Irrompono con metodi violenti, poi vanno all’assalto. Praticano l’intolleranza spacciandola come legittimo dissenso. Occupano piazze, scuole e università strillando slogan ereditati dal passato. Recepiti dagli anni del terrorismo rosso. Se necessario, sono anche pronti allo scontro fisico con la polizia, verso la quale non nascondono una viscerale insofferenza. Gli intolleranti che agitano i cortei anti-Israele appartengono a un mondo capace di organizzarsi sottotraccia e di emergere poi con improvviso impeto: quello del movimentismo e delle sigle riconducibili all’ultrasinistra militante. Tra collettivi studenteschi, centri sociali, Cobas e gruppi para-politici d’impronta comunista, gli odiatori col pugno chiuso sono strutturati in una fitta rete disseminata in tutta Italia. Da Nord a Sud.
Venerdì scorso a fare notizia erano stati i giovani che all’Università Federico II di Napoli avevano impedito di parlare al direttore di Repubblica, Maurizio Molinari. Ma analoghi episodi erano accaduti anche nel recente passato, sempre negli atenei, dove i novelli agit-prop rappresentano una minoranza sì, ma molto rumorosa. «Nelle università vi è da bandire l’intolleranza», aveva ammonito il presidente Sergio Mattarella. Ma il richiamo del Colle non ha sortito effetti sugli estremisti, che anzi sono venuti allo scoperto per rivendicare le loro gesta. A difendere il blitz antidemocratico alla Federico II sono stati sui social la Rete studentesca per la Palestina, il Centro Culturale Handala Ali, il Laboratorio Politico Iskra e il centro sociale partenopeo «Je so’ pazzo», presente anche ai recenti scontri con la polizia alla Rai di Napoli. Tra i promotori delle incursioni negli atenei c’è anche l’organizzazione giovanile comunista «Cambiare Rotta», ormai presente in tutte le grandi città italiane e nota alle forze dell’ordine per aver animato le manifestazioni anti-Israele degli ultimi mesi. Compresa quella a Pisa, contrassegnata da tensioni e provocazioni contro i tutori della pubblica sicurezza. Già, perché la mappa dei violenti si snoda lungo l’intera Penisola, intessuta con l’ideale filo rosso dell’ideologia.

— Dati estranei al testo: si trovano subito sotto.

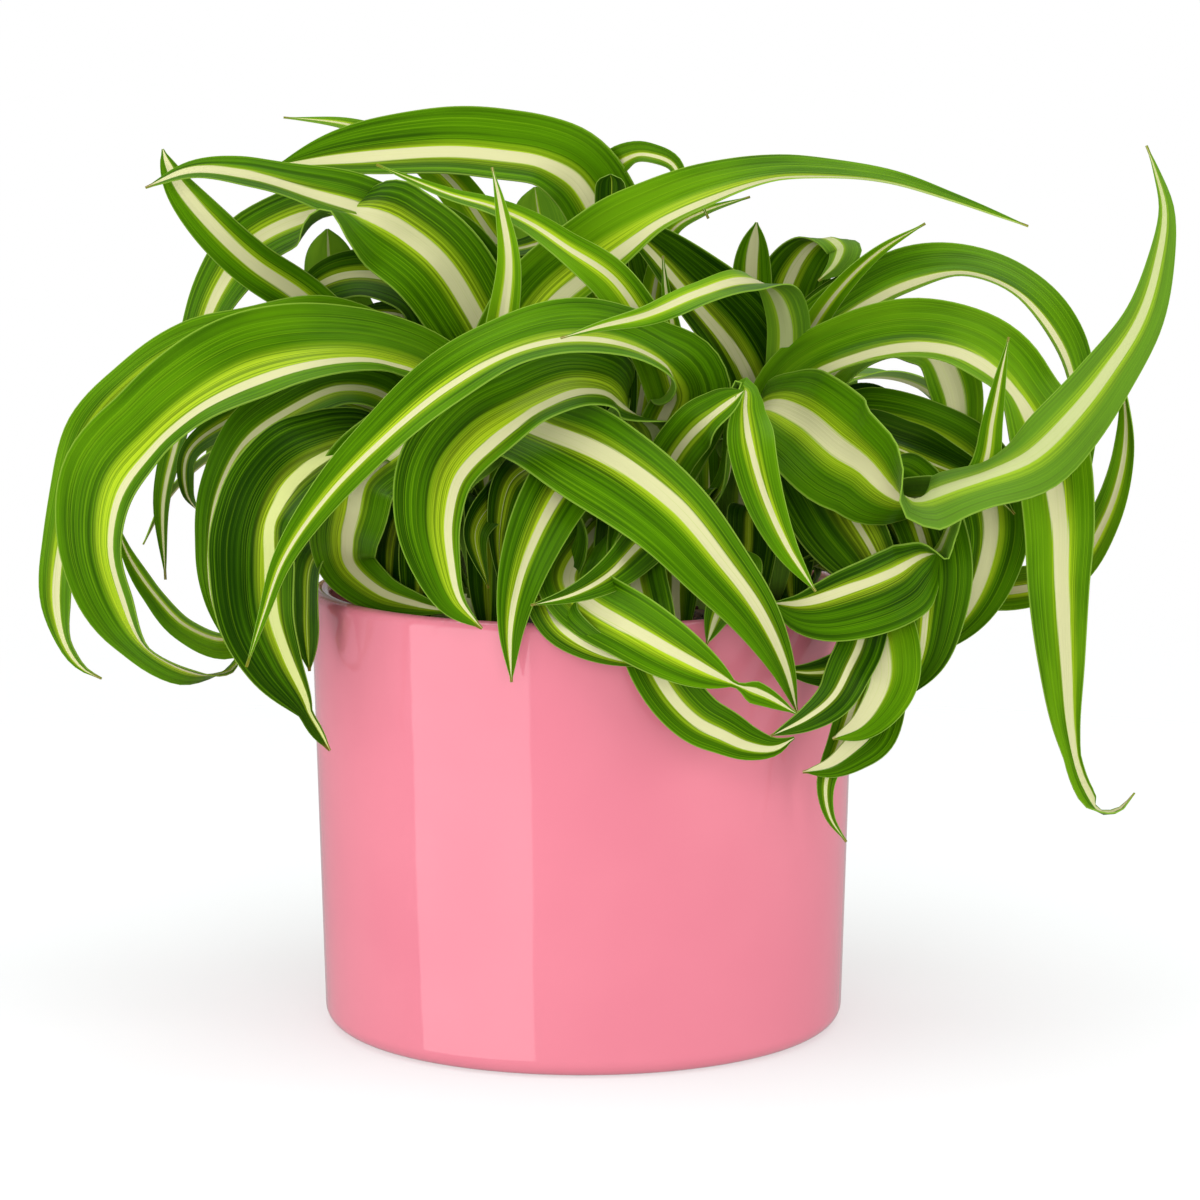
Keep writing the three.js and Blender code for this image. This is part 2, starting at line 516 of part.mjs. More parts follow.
// Stations of a blade that leaves its crown steeply, arches over and hangs
function archStations(crown, index, azimuth, length, launch, landing, swing) {
  const count = BLADE.archStations;
  const stations = [];
  let reach = CROWN.radius + BLADE.archReach + BLADE.sheathStep * index;
  let z = SOIL.top + BLADE.rootHeight + BLADE.rootRise + BLADE.archRise - BLADE.rootStep * index;
  for (let i = 0; i < count; i++) {
    const s = i / (count - 1);
    const heading = THREE.MathUtils.degToRad(azimuth + swing * s * s);
    const slope = THREE.MathUtils.lerp(launch, landing, Math.pow(s, BLADE.archBend));
    const pitch = THREE.MathUtils.degToRad(slope);
    const side = new THREE.Vector3(Math.cos(heading), Math.sin(heading), 0);
    const look = new THREE.Vector3(0, 0, Math.cos(pitch)).addScaledVector(side, -Math.sin(pitch));
    stations.push({ place: new THREE.Vector3(crown.x, crown.y, z).addScaledVector(side, reach), look });
    reach += (length / (count - 1)) * Math.cos(pitch);
    z += (length / (count - 1)) * Math.sin(pitch);
  }
  return stations;
}

// Half of a blade's width along it, as a share of its widest: narrow root, full middle, sharp tip
function widthShare(t, taper) {
  const rise = THREE.MathUtils.smoothstep(t, 0, BLADE.broadest);
  const fall = Math.max((t - BLADE.broadest) / (1 - BLADE.broadest), 0);
  return THREE.MathUtils.lerp(BLADE.rootShare, 1, rise) * (1 - Math.pow(fall, taper));
}

// A section's corners as [across, up] from the midline, with the margins higher than the midrib
function sectionCorners(section, half, channel) {
  return section.map(([side, face]) => {
    const rise = channel * half * (side * side - BLADE.channelRest);
    return [side * half, rise + (face * BLADE.thickness) / 2];
  });
}

// A blade with a channelled section, from inside its crown through its stations to its tip
function bladeSolid(crown, index, { width, channel, taper, stations }) {
  const first = stations[0].place;
  const outward = new THREE.Vector3(first.x - crown.x, first.y - crown.y, 0).normalize();
  const rootZ = SOIL.top + BLADE.rootHeight - BLADE.rootStep * index;
  const root = new THREE.Vector3(crown.x, crown.y, rootZ).addScaledVector(outward, BLADE.rootReach);
  const sheath = new THREE.Vector3(crown.x, crown.y, rootZ + BLADE.rootRise)
    .addScaledVector(outward, CROWN.radius + BLADE.sheathStep * index);
  const inward = outward.clone().negate().setZ(BLADE.rootLean).normalize();
  const places = [root, sheath, ...stations.map((station) => station.place)];
  const looks = [inward, inward, ...stations.map((station) => station.look)];
  const curve = new THREE.CatmullRomCurve3(places, false, 'centripetal');
  curve.arcLengthDivisions = BLADE.curveSteps;
  const segments = Math.max(BLADE.fewestSegments, Math.round(curve.getLength() / BLADE.segment));
  const section = width > BLADE.flatWidth ? CHANNEL_SECTION : FLAT_SECTION;
  const points = [];
  for (let i = 0; i <= segments; i++) {
    const t = i / segments;
    const centre = curve.getPointAt(t);
    const along = curve.getTangentAt(t);
    const knot = curve.getUtoTmapping(t) * (places.length - 1);
    const lower = Math.min(Math.floor(knot), places.length - 2);
    const look = looks[lower].clone().lerp(looks[lower + 1], knot - lower);
    look.addScaledVector(along, -look.dot(along)).normalize();
    const across = new THREE.Vector3().crossVectors(along, look);
    const half = Math.max((width / 2) * widthShare(t, taper), BLADE.thickness / 2);
    for (const [aside, lift] of sectionCorners(section, half, channel)) {
      const point = centre.clone().addScaledVector(across, aside).addScaledVector(look, lift);
      points.push(point.x, point.y, point.z);
    }
  }
  const sides = section.length;
  const underMiddle = sides / 2;
  const corners = [];
  for (let i = 0; i < segments; i++) {
    for (let j = 0; j < sides; j++) {
      const a = i * sides + j;
      const b = i * sides + ((j + 1) % sides);
      const c = a + sides;
      const d = b + sides;
      const mirrored = j === 0 || (section === CHANNEL_SECTION && j === underMiddle);
      corners.push(...(mirrored ? [a, b, d, a, d, c] : [a, b, c, b, d, c]));
    }
  }
  const end = segments * sides;
  for (let j = 1; j < sides - 1; j++) {
    corners.push(0, j + 1, j);
    corners.push(end, end + j, end + j + 1);
  }
  const geometry = new THREE.BufferGeometry();
  geometry.setAttribute('position', new THREE.Float32BufferAttribute(points, 3));
  geometry.setIndex(corners);
  return solidOf(geometry);
}

// A rosette is its crown with every blade fused into it
function rosetteGeometry(rosette) {
  const shown = rosette.leaves.map(([width, channel, taper, stations]) => ({
    width,
    channel,
    taper,
    stations: stations.map(([x, y, z, letters]) => {
      return { place: new THREE.Vector3(x, y, z), look: lookOf(letters) };
    }),
  }));
  const arching = rosette.arches.map(([width, ...course], index) => ({
    width,
    channel: BLADE.archChannel,
    taper: BLADE.archTaper,
    stations: archStations(rosette, shown.length + index, ...course),
  }));
  const blades = [...shown, ...arching].map((blade, index) => bladeSolid(rosette, index, blade));
  const fused = outerBody(Manifold.union([crownSolid(rosette.x, rosette.y), ...blades]));
  const geometry = weld(geometryOf(fused));
  geometry.computeVertexNormals();
  return geometry;
}

function named(name, geometry, material) {
  const mesh = new THREE.Mesh(geometry, material);
  mesh.name = name;
  return mesh;
}

const plant = new THREE.Group();
plant.name = 'potted_spider_plant';
const pot = named('pot', potGeometry(), glaze);
pot.rotation.x = Math.PI / 2;
plant.add(pot);
plant.add(named('soil', soilGeometry(), earth));
for (const rosette of ROSETTES) {
  plant.add(named(rosette.name, rosetteGeometry(rosette), green));
}

export default plant;
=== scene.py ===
"""A variegated spider plant in a plain glazed pot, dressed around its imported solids.

Metres, +Z up. The origin is the centre of the pot's flat underside, and -Y is the front. The
leaves' sizes and places are in millimetres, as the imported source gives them.
"""

from __future__ import annotations

import logging
import math
import random
from collections.abc import Callable
from dataclasses import dataclass
from enum import Enum
from typing import Any

import bpy
import numpy as np
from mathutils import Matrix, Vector, noise

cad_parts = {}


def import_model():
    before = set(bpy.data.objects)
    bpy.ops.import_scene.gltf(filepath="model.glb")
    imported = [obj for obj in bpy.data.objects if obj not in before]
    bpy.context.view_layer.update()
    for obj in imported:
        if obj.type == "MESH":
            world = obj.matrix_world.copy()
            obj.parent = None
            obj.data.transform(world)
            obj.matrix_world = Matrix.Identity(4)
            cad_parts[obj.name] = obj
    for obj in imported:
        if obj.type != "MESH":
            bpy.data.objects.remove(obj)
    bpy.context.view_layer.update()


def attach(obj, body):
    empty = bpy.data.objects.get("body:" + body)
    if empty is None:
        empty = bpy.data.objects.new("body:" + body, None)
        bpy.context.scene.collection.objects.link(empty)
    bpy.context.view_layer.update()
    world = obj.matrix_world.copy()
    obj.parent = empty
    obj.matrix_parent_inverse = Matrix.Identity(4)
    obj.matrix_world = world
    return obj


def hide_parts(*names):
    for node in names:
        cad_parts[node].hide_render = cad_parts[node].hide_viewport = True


LOG = logging.getLogger("spider_plant")
MM = 0.001
NEAR = 1e-5
LEVEL = 0.9
UP = np.array([0.0, 0.0, 1.0])
COLOUR_A, COLOUR_B, COLOUR_MIXED = 6, 7, 2
BODY = "root"
Colour = tuple[float, float, float, float]
Span = tuple[float, float]
Triple = tuple[float, float, float]


def tint(red: float, green: float, blue: float) -> Colour:
    """Turns a colour as a screen shows it, from 0 to 255, into the linear one of a shader.

    Args:
        red: Share of red.
        green: Share of green.
        blue: Share of blue.

    Returns:
        The linear colour with full alpha.
    """
    shares = [channel / 255 for channel in (red, green, blue)]
    linear = [s / 12.92 if s <= 0.04045 else ((s + 0.055) / 1.055) ** 2.4 for s in shares]
    return (linear[0], linear[1], linear[2], 1.0)


def unit(vectors: np.ndarray) -> np.ndarray:
    """Scales every vector along the last axis to length one."""
    return vectors / np.maximum(np.linalg.norm(vectors, axis=-1, keepdims=True), 1e-9)


def smooth(value: np.ndarray | float, low: float, high: float) -> np.ndarray | float:
    """Rises smoothly from 0 at low to 1 at high."""
    share = np.clip((value - low) / (high - low), 0, 1)
    return share * share * (3 - 2 * share)


def deselect() -> None:
    """Leaves object mode with nothing selected."""
    if bpy.context.object is not None and bpy.context.object.mode != "OBJECT":
        bpy.ops.object.mode_set(mode="OBJECT")
    bpy.ops.object.select_all(action="DESELECT")


def activate(*pieces: bpy.types.Object) -> None:
    """Selects these objects alone and makes the first one active."""
    deselect()
    for piece in pieces:
        piece.select_set(True)
    bpy.context.view_layer.objects.active = pieces[0]


def named(name: str) -> bpy.types.Object:
    """Names the object that an operator has just made, and its mesh."""
    piece = bpy.context.object
    piece.name = name
    piece.data.name = name
    return piece


def twin(piece: bpy.types.Object, name: str) -> bpy.types.Object:
    """Copies an object under a new name, with a mesh of its own."""
    copy = piece.copy()
    copy.name = name
    copy.data = piece.data.copy()
    bpy.context.scene.collection.objects.link(copy)
    return copy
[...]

A Roma sono decine le sigle antagoniste attenzionate dalla polizia, ma nelle ultime settimane a infiammare il clima sono stati soprattutto i collettivi che gravitano attorno alla Sapienza. Ieri protestavano contro il patriarcato, le multinazionali e il fascismo immaginario, oggi contro i «sionisti» che vorrebbero espellere dall’ateneo. Come nelle dittature. A inquietare sono poi le simbologie e i toni utilizzati. Tra stelle rosse a cinque punte e pugni chiusi, gli attivisti si compiacciono nel «sanzionare» chi non la pensa come loro: quel verbo, in voga ai tempi delle Brigate Rosse, evoca un tremendo passato a cui certa militanza sembra ancora guardare con nostalgia.
La geografia dell’odio conduce poi in Toscana, dove ogni anno il Cpa Firenze Sud oltraggia i morti delle Foibe sventolando le bandiere dell’ex Jugoslavia di Tito. A Empoli il Csa Intifada ha recentemente celebrato i 40 anni dalla nascita dell’Esercito Zapatista messicano, a Milano la Rete dei comunisti ha tappezzato la città con manifesti sul boicottaggio di Israele. Ma anche in Veneto, Emilia e Liguria la militanza più intransigente non manca. A Torino, a fare la voce grossa è il centro sociale Askatasuna, nel quale ha scritto nei mesi scorsi la Cassazione ci sono alcuni attivisti che coltivano propositi di «lotta armata» attraverso la «preordinata provocazione di contrasti con le forze dell’ordine». Tollerati o talvolta addirittura vezzeggiati anche dalla sinistra moderata, ora questi movimenti sono tornati a far rumore. A esprimere la loro vocazione all’intolleranza.